#### [What you have to do]
All of the data must be printed exactly; please include every line.

--- start ---

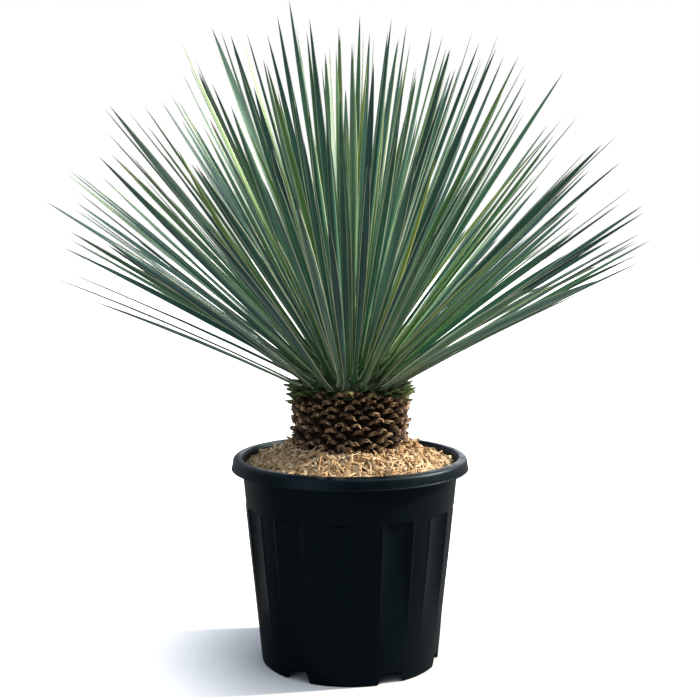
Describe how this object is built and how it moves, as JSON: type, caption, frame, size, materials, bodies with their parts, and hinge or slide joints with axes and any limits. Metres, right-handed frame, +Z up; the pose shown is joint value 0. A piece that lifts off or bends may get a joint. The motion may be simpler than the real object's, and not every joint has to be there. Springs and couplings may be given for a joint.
{
  "type": "potted yucca",
  "caption": "Round head of stiff narrow blue-green blades on a short scaly trunk, set in wood shavings in a black nursery pot with a drop lip, fluted sides and a notched foot",
  "frame": {"origin": "on the ground at the middle of the pot's foot ring", "axes": "+Z up along the trunk, -Y towards the picture's viewer, +X to the viewer's right"},
  "size_m": [1.0211, 0.8917, 1.1103],
  "materials": {
    "pot": "satin moulded black polypropylene",
    "soil": "moist peaty potting soil",
    "mulch": "loose dry wood shavings",
    "trunk": "dry brown cut leaf bases",
    "leaf": "waxy blue-green leaf with pale margins"
  },
  "bodies": {
    "root": {"pot": "pot", "soil": "soil", "mulch": "mulch", "trunk": "trunk", "leaf_crown": "leaf"}
  },
  "joints": []
}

--- end ---

#### [Task response]
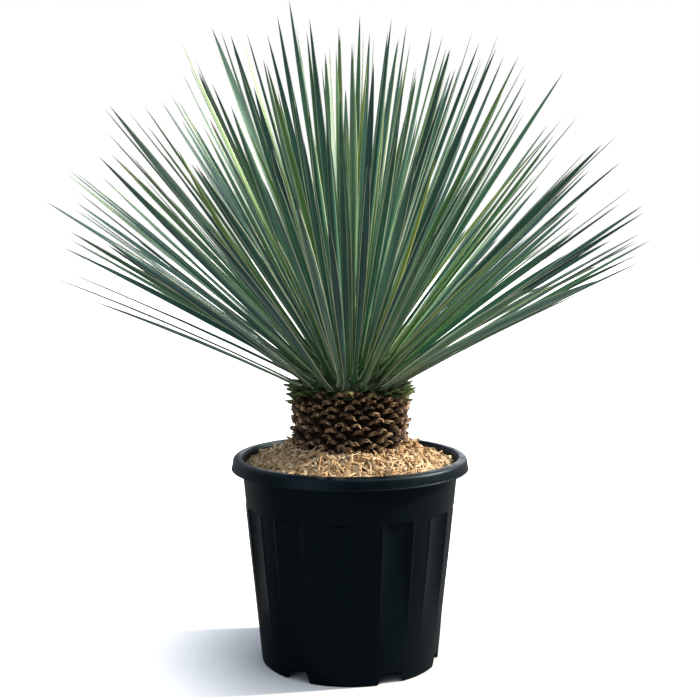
Describe how this object is built and how it moves, as JSON: type, caption, frame, size, materials, bodies with their parts, and hinge or slide joints with axes and any limits. Metres, right-handed frame, +Z up; the pose shown is joint value 0. A piece that lifts off or bends may get a joint. The motion may be simpler than the real object's, and not every joint has to be there. Springs and couplings may be given for a joint.
{
  "type": "potted yucca",
  "caption": "Round head of stiff narrow blue-green blades on a short scaly trunk, set in wood shavings in a black nursery pot with a drop lip, fluted sides and a notched foot",
  "frame": {"origin": "on the ground at the middle of the pot's foot ring", "axes": "+Z up along the trunk, -Y towards the picture's viewer, +X to the viewer's right"},
  "size_m": [1.0211, 0.8917, 1.1103],
  "materials": {
    "pot": "satin moulded black polypropylene",
    "soil": "moist peaty potting soil",
    "mulch": "loose dry wood shavings",
    "trunk": "dry brown cut leaf bases",
    "leaf": "waxy blue-green leaf with pale margins"
  },
  "bodies": {
    "root": {"pot": "pot", "soil": "soil", "mulch": "mulch", "trunk": "trunk", "leaf_crown": "leaf"}
  },
  "joints": []
}